(begin)
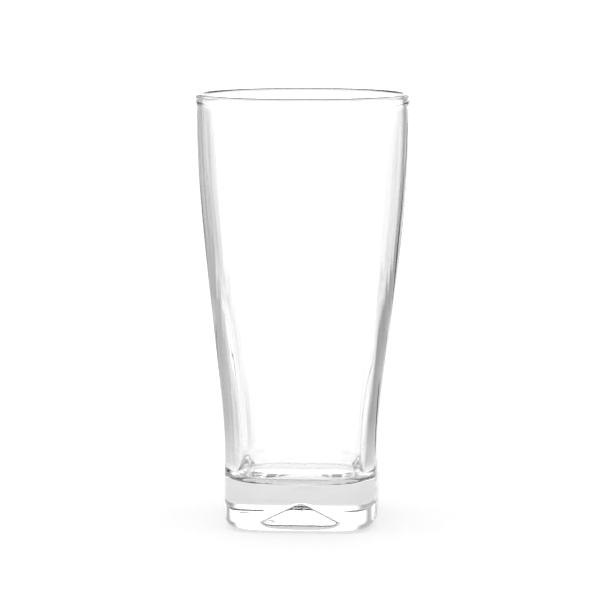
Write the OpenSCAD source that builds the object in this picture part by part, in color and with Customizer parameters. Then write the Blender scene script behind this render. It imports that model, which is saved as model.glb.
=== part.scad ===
// Pint glass: one piece of clear glass, square at the foot and round at the rim.
// Millimetres. +Z is up, the origin is the middle of the resting face, and the foot's flats face X and Y.

/* [Overall] */
// Height from the resting face to the top of the lip
height = 169; // [140:1:200]
// Diameter over the lip, at its widest
rim_d = 84; // [72:0.5:100]
// Width of the square foot, flat to flat
foot_w = 60; // [50:0.5:70]

/* [Outline] */
// Height up to which the foot stands straight
foot_h = 28; // [20:1:40]
// Length over which the wall leaves the foot's vertical line
flare_low = 31; // [10:1:50]
// Length over which the wall settles into the rim's vertical line
flare_high = 56; // [10:1:70]
// Length of plain, straight wall under the lip
collar_h = 7; // [6:0.5:20]
// Squareness of the foot: 2 is a circle, and more is squarer
foot_square = 5; // [2:0.1:7]
// Height at which the outside has become round
round_h = 115; // [70:1:135]

/* [Wall and floor] */
// Wall thickness just under the lip
rim_wall = 2.2; // [1.6:0.1:3]
// Wall thickness at the foot, on the flats
foot_wall = 3.4; // [2.4:0.1:5]
// Thickness of the solid base, from the resting face to the cavity's floor
base_t = 18; // [13:0.5:24]
// Squareness of the cavity's floor against the foot's: 1 is as square, and 0 is a circle
floor_share = 1; // [0:0.05:1.1]
// Radius between the cavity's floor and its wall
floor_fillet = 6; // [2:0.5:10]

/* [Lip] */
// Thickness of the fire-polished lip
lip_t = 2.7; // [2:0.1:4]
// Height of the lip's round, from its widest level to its top
lip_h = 1.8; // [1:0.1:3]
// How far the lip stands out beyond the wall under it
lip_swell = 0.4; // [0:0.05:0.8]

/* [Underside] */
// Radius between the foot's sides and the resting face
heel_r = 4.5; // [2:0.5:7]
// Width of the resting face on the flats, from the heel to the hollow's edge
land_w = 2.5; // [1.5:0.25:5]
// Depth of the four-sided hollow at its peak
hollow_h = 8; // [2:0.5:10]
// Squareness of the hollow against the foot's: 1 is as square, and more is sharper at the four hips
hollow_share = 1.7; // [0:0.05:1.8]
// Rounding of the hollow's peak
peak_r = 1; // [0.5:0.25:4]
// Number of knurls on the resting face
knurl_n = 72; // [24:1:120]
// Smooth margin between the hollow's edge and the knurls
knurl_gap = 0.2; // [0.1:0.05:0.6]
// Share of the resting face at which the knurls end, outwards from the hollow's edge
knurl_share = 0.75; // [0.3:0.05:0.9]
// Radius of the groove that cuts a knurl
knurl_r = 0.6; // [0.3:0.05:0.8]
// Depth of the groove that cuts a knurl
knurl_depth = 0.4; // [0.15:0.05:0.6]

/* [Quality] */
// Sides of each ring of the body
ring_sides = 60; // [48:4:68]
// Rings up the outside, and again down the inside
wall_rings = 24; // [16:1:28]
// Rings round the heel, the lip and the floor's fillet
round_rings = 6; // [4:1:8]
// Rings from the hollow's edge to its peak
hollow_rings = 6; // [4:1:10]

/* [Hidden] */

glass = [0.86, 0.91, 0.92, 0.45];
over_t = 1.06;
cut_sides = 16;
halvings = 30;
crowding = 2;
round_n = 2;

foot_r = foot_w / 2;
collar_r = rim_d / 2 - lip_swell;
collar_z = height - collar_h;
lip_z = height - lip_h;
lip_low_z = lip_z - (lip_z - collar_z) / 2;
lip_mid_r = rim_d / 2 - lip_t / 2;
floor_n = round_n + (foot_square - round_n) * floor_share;
heel_edge_r = foot_r - heel_r;
hollow_r = heel_edge_r - land_w;
hollow_n = round_n + (foot_square - round_n) * hollow_share;
peak_t = peak_r / hollow_r;

// A smooth step from 0 to 1
function ease(t) = let (c = max(0, min(1, t))) c * c * (3 - 2 * c);

// The flare is one cubic curve with upright ends: its height, and how far it has opened, at t from 0 to 1
function flare_z(t) =
    foot_h * pow(1 - t, 3)
    + 3 * (foot_h + flare_low) * t * pow(1 - t, 2)
    + 3 * (collar_z - flare_high) * pow(t, 2) * (1 - t)
    + collar_z * pow(t, 3);
function flare_r(t) = foot_r + (collar_r - foot_r) * ease(t);

// The value of t at which the flare has height z, by halving
function flare_t(z, low = 0, high = 1, left = halvings) =
    let (mid = (low + high) / 2)
    left == 0 ? mid
    : flare_z(mid) < z ? flare_t(z, mid, high, left - 1)
    : flare_t(z, low, mid, left - 1);

// Half width of the plain wall's outside, without the lip's swell
function wall_w(z) = z <= foot_h ? foot_r : z >= collar_z ? collar_r : flare_r(flare_t(z));

// Half width and squareness of the outside at height z
function outer_w(z) = wall_w(z) + lip_swell * ease((z - lip_low_z) / (lip_z - lip_low_z));
function outer_n(z) = foot_square + (round_n - foot_square) * ease((z - foot_h / 2) / (round_h - foot_h / 2));

// Wall thickness, half width and squareness of the cavity at height z
function wall_t(z) = rim_wall + (foot_wall - rim_wall) * (1 - ease((z - base_t) / (collar_z - base_t)));
function inner_w(z) = wall_w(z) - wall_t(z);
function inner_n(z) = floor_n + (round_n - floor_n) * ease((z - base_t) / (round_h - base_t));

// Height of the hollow at t, from 1 at its edge to 0 at its peak: straight slopes that round off at the peak
function hollow_z(t) = hollow_h * (1 - (norm([t, peak_t]) - peak_t) / (norm([1, peak_t]) - peak_t));

// A ring is [half width, height, squareness]. The rings run from the resting face up the outside,
// over the lip and down the inside to the floor.
heel_rings = [for (i = [0 : round_rings - 1])
    let (a = 90 * i / round_rings)
    [foot_r - heel_r * (1 - sin(a)), heel_r * (1 - cos(a)), outer_n(0)]];
outer_rings = [for (i = [0 : wall_rings - 1])
    let (z = heel_r + (lip_low_z - heel_r) * i / (wall_rings - 1))
    [outer_w(z), z, outer_n(z)]];
swell_rings = [for (i = [1 : round_rings - 1])
    let (z = lip_low_z + (lip_z - lip_low_z) * i / round_rings)
    [outer_w(z), z, round_n]];
lip_rings = [for (i = [0 : 2 * round_rings])
    let (a = 90 * i / round_rings)
    [lip_mid_r + lip_t / 2 * cos(a), lip_z + lip_h * sin(a), round_n]];
inner_top_z = lip_z - lip_t;
fillet_z = base_t + floor_fillet;
inner_rings = [for (i = [0 : wall_rings - 1])
    let (z = inner_top_z + (fillet_z - inner_top_z) * i / (wall_rings - 1))
    [inner_w(z), z, inner_n(z)]];
fillet_rings = [for (i = [1 : round_rings])
    let (a = 90 * i / round_rings, z = fillet_z - floor_fillet * sin(a))
    [inner_w(z) - floor_fillet * (1 - cos(a)), z, inner_n(z)]];
body_rings = concat(heel_rings, outer_rings, swell_rings, lip_rings, inner_rings, fillet_rings);

// The hollow's rings run up its slopes from below the resting face to a small round flat on its peak
hollow_slopes = [for (i = [0 : hollow_rings - 1])
    let (t = peak_t + (over_t - peak_t) * pow(1 - i / (hollow_rings - 1), crowding))
    [hollow_r * t, hollow_z(t), i < hollow_rings - 1 ? hollow_n : round_n]];

// Distance from the axis to a squared circle of half width w at angle a
function squircle(w, n, a) = w / pow(pow(abs(cos(a)), n) + pow(abs(sin(a)), n), 1 / n);

// One closed skin over the rings, with a flat face on the first ring and on the last
module skin(rings) {
    count = len(rings);
    sides = ring_sides;
    points = [for (ring = rings, i = [0 : sides - 1])
        let (a = 360 * i / sides, r = squircle(ring[0], ring[2], a))
        [r * cos(a), r * sin(a), ring[1]]];
    lower = [for (k = [0 : count - 2], i = [0 : sides - 1])
        [k * sides + i, (k + 1) * sides + i, (k + 1) * sides + (i + 1) % sides]];
    upper = [for (k = [0 : count - 2], i = [0 : sides - 1])
        [k * sides + i, (k + 1) * sides + (i + 1) % sides, k * sides + (i + 1) % sides]];
    first_face = [for (i = [0 : sides - 1]) i];
    last_face = [for (i = [sides - 1 : -1 : 0]) (count - 1) * sides + i];
    polyhedron(points, concat([first_face], lower, upper, [last_face]));
}

// The grooves that leave the knurls on the inner part of the resting face
module knurl_grooves() {
    for (i = [0 : knurl_n - 1]) {
        a = 360 * (i + 0.5) / knurl_n;
        edge_r = squircle(hollow_r, hollow_n, a);
        from_r = edge_r + knurl_gap;
        to_r = edge_r + knurl_share * (squircle(heel_edge_r, foot_square, a) - edge_r);
        rotate([0, 0, a])
            translate([from_r, 0, knurl_depth - knurl_r])
                rotate([0, 90, 0])
                    cylinder(r = knurl_r, h = to_r - from_r, $fn = cut_sides);
    }
}

module glass_body() {
    color(glass)
        difference() {
            skin(body_rings);
            skin(hollow_slopes);
            knurl_grooves();
        }
}

glass_body();
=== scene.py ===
import math
import bpy
import numpy as np
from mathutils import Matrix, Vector

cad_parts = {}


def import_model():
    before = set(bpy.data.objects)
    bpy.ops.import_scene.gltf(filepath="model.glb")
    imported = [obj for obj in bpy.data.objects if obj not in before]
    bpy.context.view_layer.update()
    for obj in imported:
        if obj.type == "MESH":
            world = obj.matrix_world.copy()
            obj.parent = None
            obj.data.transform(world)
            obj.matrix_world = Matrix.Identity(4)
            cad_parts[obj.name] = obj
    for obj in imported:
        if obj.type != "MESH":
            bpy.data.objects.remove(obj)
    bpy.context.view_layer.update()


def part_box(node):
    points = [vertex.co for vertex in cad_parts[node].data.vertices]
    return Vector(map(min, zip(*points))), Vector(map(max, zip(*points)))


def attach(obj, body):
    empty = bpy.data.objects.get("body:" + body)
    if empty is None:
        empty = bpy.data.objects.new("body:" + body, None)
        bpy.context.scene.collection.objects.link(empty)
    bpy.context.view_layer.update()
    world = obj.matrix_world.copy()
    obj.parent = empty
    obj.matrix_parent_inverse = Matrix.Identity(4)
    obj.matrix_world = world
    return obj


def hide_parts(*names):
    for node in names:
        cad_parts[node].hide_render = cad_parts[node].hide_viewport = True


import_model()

# ---------------------------------------------------------------- sizes, in metres
MM = 0.001
LOW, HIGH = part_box("glass_body")
HEIGHT = HIGH[2] - LOW[2]
RIM_R = (HIGH[0] - LOW[0]) / 2
FOOT_R = 30 * MM
FOOT_H = 28 * MM
FLARE_LOW = 31 * MM
FLARE_HIGH = 56 * MM
COLLAR_H = 7 * MM
FOOT_SQUARE = 5
ROUND_H = 115 * MM
RIM_WALL = 2.2 * MM
FOOT_WALL = 3.4 * MM
BASE_T = 18 * MM
FLOOR_FILLET = 6 * MM
LIP_T = 2.7 * MM
LIP_H = 1.8 * MM
LIP_SWELL = 0.4 * MM
HEEL_R = 4.5 * MM
LAND_W = 2.5 * MM
HOLLOW_H = 8 * MM
HOLLOW_SHARE = 1.7
HIP_SHARE = 5
HIP_FROM = 0.7
PEAK_R = 1 * MM
KNURL_N = 72
KNURL_GAP = 0.2 * MM
KNURL_SHARE = 0.75
KNURL_R = 0.6 * MM
KNURL_DEPTH = 0.4 * MM
KNURL_STEP = 0.02 * MM
ROUND = 2

COLLAR_R = RIM_R - LIP_SWELL
COLLAR_Z = HEIGHT - COLLAR_H
LIP_Z = HEIGHT - LIP_H
LIP_LOW_Z = LIP_Z - (LIP_Z - COLLAR_Z) / 2
LIP_MID_R = RIM_R - LIP_T / 2
HEEL_EDGE_R = FOOT_R - HEEL_R
HOLLOW_R = HEEL_EDGE_R - LAND_W
HOLLOW_N = ROUND + (FOOT_SQUARE - ROUND) * HOLLOW_SHARE
HIP_N = ROUND + (FOOT_SQUARE - ROUND) * HIP_SHARE
PEAK_T = PEAK_R / HOLLOW_R

# Points round each ring: the same number to every knurl, all the way up
KNURL_SIDES = 8
SIDES = KNURL_N * KNURL_SIDES
ANGLES = np.arange(SIDES) * 2 * math.pi / SIDES

# Rings of each stretch of the outline
HOLLOW_RINGS = 30
HOLLOW_START = 0.12
HOLLOW_CROWDING = 1.6
KNURL_RINGS = 10
HEEL_RINGS = 20
WALL_RINGS = 90
SWELL_RINGS = 10
LIP_RINGS = 28
FILLET_RINGS = 16
FLOOR_RINGS = 14
FLOOR_START = 0.03
FLARE_STEPS = 400

# The mould's faint upright waves on the inside: how many go round, how steep they are,
# and how far they turn in a metre, in radians
WAVES = (
    (11, 0.010, 14),
    (19, 0.012, -23),
    (31, 0.012, 31),
    (47, 0.010, -40),
    (67, 0.008, 55),
    (89, 0.006, -70),
)
WAVE_RISE = 14 * MM
WAVE_FADE = 20 * MM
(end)
*Short problem*
Starting at the top of the data above, repeat every line exactly until the line containing "face X and Y." has been given, then stop.

*Answer*
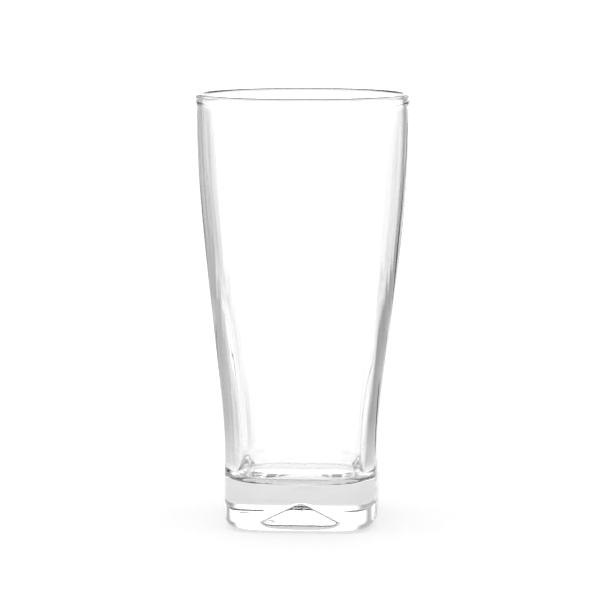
Write the OpenSCAD source that builds the object in this picture part by part, in color and with Customizer parameters. Then write the Blender scene script behind this render. It imports that model, which is saved as model.glb.
=== part.scad ===
// Pint glass: one piece of clear glass, square at the foot and round at the rim.
// Millimetres. +Z is up, the origin is the middle of the resting face, and the foot's flats face X and Y.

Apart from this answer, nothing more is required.